* **Work required**
Identify the lines that contain the string "json" and copy all of them.

* **Data to use**
***

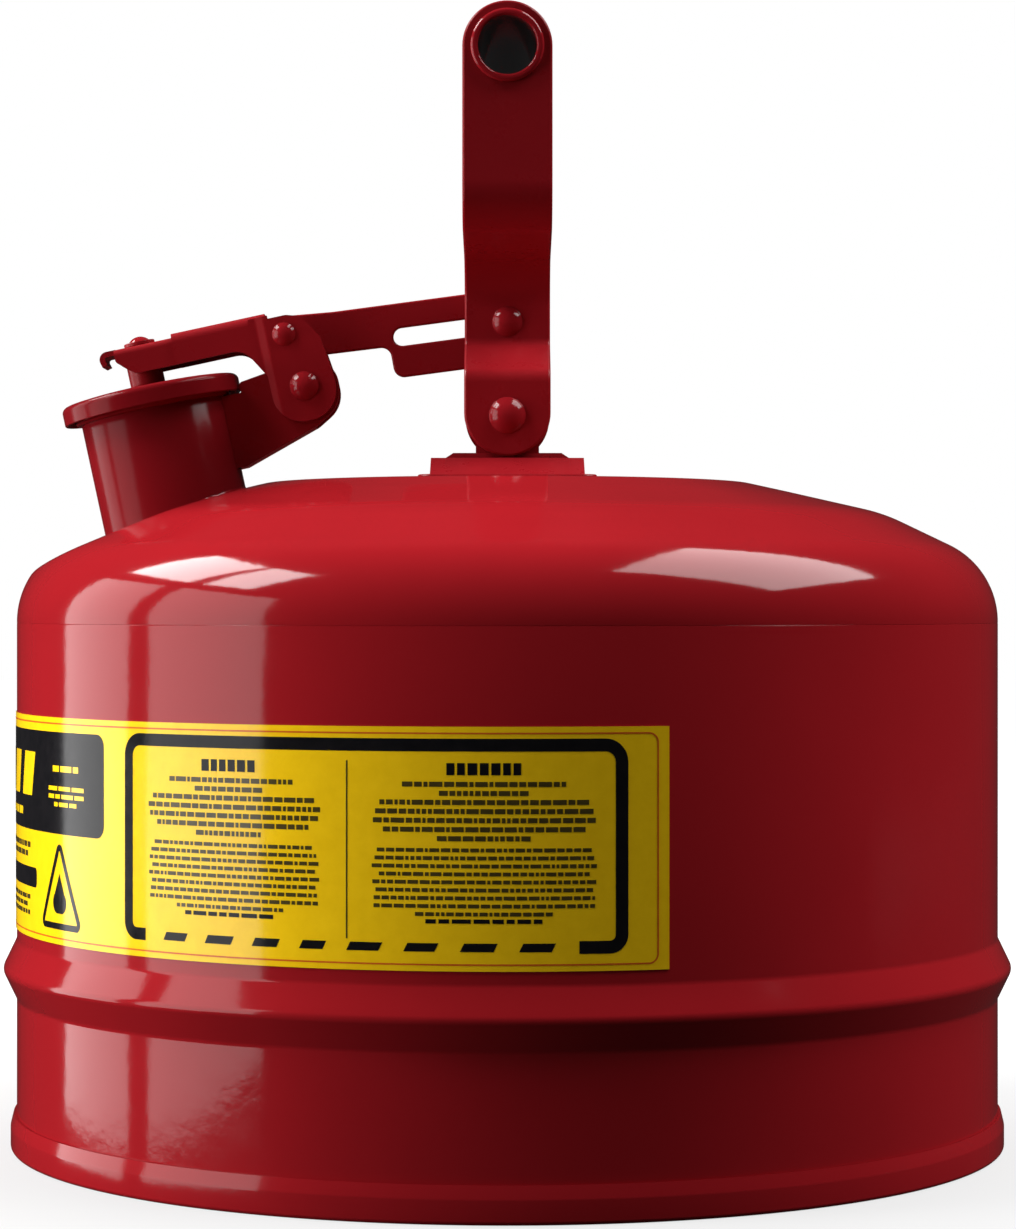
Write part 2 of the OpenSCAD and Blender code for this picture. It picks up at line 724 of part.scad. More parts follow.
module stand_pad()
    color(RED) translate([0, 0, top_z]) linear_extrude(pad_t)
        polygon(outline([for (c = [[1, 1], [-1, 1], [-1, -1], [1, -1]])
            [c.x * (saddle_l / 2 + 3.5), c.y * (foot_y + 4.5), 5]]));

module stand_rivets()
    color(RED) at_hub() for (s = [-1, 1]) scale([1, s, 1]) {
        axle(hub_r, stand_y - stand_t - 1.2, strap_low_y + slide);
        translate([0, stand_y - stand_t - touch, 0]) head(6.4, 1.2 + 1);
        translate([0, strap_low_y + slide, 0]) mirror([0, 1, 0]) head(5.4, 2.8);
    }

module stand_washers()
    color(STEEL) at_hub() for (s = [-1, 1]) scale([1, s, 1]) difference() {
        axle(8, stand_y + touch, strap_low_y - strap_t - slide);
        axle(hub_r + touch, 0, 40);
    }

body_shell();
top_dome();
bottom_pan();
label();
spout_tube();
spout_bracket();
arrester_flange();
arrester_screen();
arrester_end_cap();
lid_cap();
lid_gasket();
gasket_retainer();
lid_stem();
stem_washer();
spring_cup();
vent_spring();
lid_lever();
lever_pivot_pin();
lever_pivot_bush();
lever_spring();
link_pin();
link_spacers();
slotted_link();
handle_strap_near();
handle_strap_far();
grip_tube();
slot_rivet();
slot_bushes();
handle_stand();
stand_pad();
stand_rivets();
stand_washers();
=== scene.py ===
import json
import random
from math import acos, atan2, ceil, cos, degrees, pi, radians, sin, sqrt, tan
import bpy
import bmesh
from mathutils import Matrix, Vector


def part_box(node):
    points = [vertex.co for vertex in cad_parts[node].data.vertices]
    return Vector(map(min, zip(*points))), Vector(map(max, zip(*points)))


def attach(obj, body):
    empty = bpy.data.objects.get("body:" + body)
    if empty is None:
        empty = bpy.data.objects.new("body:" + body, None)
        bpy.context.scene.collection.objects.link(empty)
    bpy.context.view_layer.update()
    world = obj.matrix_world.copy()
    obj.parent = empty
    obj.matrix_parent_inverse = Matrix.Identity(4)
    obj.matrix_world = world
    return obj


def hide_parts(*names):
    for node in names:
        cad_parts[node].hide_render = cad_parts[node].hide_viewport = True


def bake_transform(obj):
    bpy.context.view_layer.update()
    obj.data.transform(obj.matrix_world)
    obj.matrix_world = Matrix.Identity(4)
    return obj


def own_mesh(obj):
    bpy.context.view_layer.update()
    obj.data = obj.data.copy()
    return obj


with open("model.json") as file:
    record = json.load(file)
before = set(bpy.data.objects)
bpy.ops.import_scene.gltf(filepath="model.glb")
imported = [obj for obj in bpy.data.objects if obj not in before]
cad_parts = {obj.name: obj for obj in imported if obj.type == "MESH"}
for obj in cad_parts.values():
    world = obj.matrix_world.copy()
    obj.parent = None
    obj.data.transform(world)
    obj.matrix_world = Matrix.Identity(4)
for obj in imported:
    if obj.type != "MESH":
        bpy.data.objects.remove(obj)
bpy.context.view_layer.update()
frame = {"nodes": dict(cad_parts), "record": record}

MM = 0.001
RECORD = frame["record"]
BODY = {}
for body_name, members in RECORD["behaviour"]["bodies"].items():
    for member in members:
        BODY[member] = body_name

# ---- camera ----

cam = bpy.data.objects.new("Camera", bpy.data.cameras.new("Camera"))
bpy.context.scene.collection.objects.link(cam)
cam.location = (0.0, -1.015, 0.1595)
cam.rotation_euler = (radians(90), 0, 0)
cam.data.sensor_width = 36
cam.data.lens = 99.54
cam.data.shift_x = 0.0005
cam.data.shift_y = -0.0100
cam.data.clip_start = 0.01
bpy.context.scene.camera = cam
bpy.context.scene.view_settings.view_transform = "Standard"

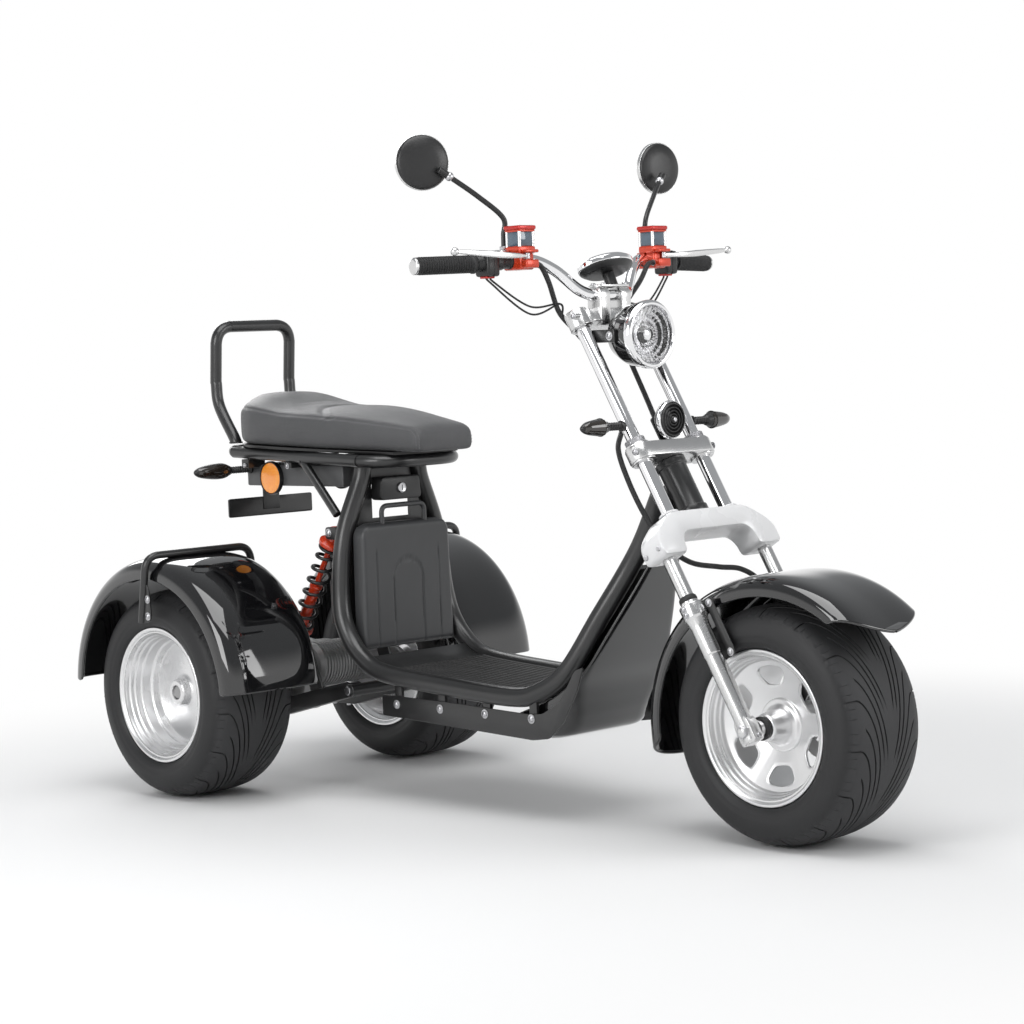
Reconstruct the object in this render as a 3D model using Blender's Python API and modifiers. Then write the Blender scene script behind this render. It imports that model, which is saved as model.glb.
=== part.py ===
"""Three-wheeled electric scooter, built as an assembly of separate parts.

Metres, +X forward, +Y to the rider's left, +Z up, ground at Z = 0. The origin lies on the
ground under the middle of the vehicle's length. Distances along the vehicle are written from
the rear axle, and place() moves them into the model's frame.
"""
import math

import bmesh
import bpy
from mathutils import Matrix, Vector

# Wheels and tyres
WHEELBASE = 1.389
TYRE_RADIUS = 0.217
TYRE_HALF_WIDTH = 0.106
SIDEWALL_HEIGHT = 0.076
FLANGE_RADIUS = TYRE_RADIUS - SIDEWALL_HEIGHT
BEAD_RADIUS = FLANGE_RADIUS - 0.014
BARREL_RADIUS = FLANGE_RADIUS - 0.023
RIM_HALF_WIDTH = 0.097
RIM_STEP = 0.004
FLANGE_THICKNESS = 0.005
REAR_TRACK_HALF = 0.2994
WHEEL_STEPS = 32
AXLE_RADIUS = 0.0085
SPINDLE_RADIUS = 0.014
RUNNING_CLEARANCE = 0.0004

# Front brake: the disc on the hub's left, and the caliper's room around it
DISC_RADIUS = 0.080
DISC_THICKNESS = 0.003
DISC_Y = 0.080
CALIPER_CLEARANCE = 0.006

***

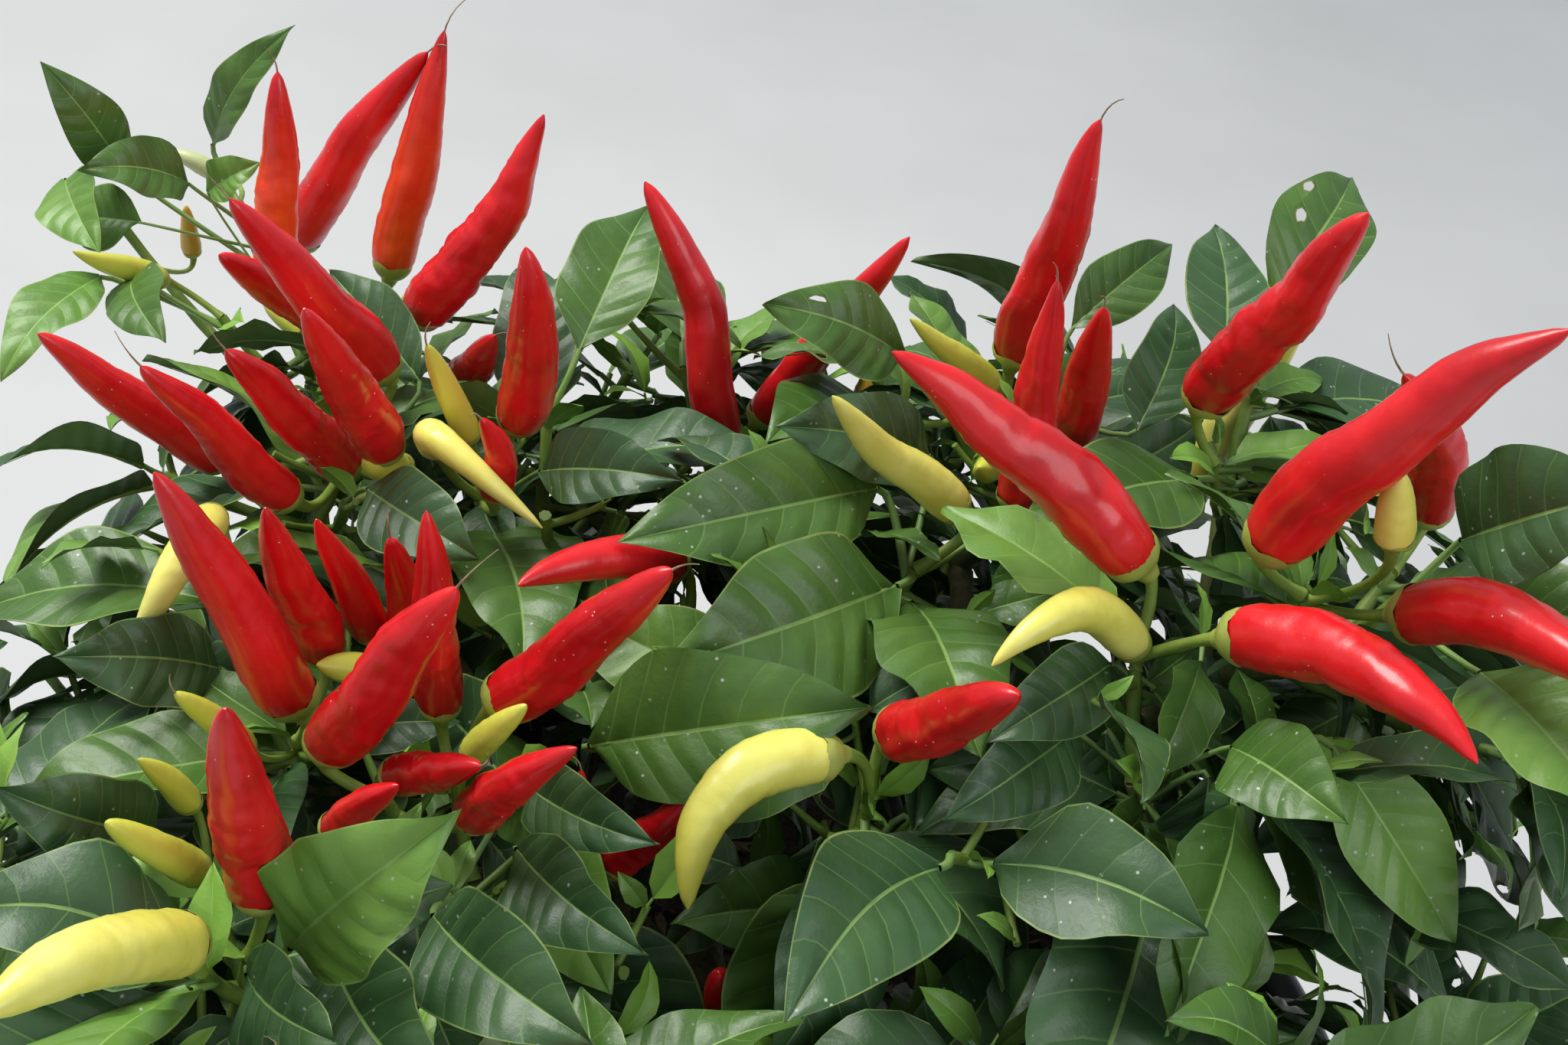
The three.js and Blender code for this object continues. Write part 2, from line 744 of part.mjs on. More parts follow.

***

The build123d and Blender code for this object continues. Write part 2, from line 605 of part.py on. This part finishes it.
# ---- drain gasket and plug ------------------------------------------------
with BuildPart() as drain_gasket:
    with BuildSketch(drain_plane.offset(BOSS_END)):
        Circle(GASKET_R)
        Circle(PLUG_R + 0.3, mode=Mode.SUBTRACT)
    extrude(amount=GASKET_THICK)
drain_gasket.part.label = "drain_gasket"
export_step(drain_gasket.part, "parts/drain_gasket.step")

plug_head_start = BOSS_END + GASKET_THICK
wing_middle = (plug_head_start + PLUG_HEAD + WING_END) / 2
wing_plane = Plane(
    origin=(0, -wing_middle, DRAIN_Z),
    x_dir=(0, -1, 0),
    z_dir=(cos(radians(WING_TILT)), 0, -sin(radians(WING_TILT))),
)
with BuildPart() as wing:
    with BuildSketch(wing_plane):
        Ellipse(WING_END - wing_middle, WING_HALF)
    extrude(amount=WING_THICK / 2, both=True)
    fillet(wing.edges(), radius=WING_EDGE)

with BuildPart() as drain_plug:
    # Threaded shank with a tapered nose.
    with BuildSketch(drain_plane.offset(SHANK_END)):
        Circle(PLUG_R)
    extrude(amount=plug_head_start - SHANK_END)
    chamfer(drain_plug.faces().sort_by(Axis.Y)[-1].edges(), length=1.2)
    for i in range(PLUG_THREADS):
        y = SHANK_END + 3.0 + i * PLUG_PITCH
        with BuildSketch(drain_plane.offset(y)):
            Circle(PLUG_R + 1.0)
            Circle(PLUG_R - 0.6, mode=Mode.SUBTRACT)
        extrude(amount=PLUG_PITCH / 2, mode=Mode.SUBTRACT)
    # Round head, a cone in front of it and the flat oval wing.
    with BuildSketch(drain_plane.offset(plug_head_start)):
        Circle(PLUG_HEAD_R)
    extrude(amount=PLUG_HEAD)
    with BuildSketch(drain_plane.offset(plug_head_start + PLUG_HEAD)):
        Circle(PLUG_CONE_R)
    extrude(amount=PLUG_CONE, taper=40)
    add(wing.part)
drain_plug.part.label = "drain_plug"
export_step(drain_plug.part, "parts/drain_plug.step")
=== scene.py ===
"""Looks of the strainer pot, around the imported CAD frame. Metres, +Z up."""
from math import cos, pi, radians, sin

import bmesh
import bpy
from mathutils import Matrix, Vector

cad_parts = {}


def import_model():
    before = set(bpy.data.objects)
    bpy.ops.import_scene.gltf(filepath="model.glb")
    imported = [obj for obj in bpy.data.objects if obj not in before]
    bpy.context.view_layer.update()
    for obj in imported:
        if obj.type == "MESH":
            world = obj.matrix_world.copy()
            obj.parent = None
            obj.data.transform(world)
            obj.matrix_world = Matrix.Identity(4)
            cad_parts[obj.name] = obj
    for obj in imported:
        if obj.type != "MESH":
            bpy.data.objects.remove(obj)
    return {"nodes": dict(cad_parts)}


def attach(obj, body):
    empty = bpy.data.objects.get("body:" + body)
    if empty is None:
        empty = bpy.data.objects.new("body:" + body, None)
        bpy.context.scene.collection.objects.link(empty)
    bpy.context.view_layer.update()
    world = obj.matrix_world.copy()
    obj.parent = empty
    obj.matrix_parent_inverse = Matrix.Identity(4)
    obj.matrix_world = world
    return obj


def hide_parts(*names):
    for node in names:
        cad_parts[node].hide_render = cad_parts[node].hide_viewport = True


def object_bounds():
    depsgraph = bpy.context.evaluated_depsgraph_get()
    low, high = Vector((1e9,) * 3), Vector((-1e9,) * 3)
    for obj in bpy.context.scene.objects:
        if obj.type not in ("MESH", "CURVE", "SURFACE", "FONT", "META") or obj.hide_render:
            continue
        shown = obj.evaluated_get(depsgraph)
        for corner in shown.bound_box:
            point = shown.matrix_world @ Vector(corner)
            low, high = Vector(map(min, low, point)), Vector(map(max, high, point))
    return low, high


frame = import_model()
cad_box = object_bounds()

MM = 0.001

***

* **Solved exercise**
import json
with open("model.json") as file:
    record = json.load(file)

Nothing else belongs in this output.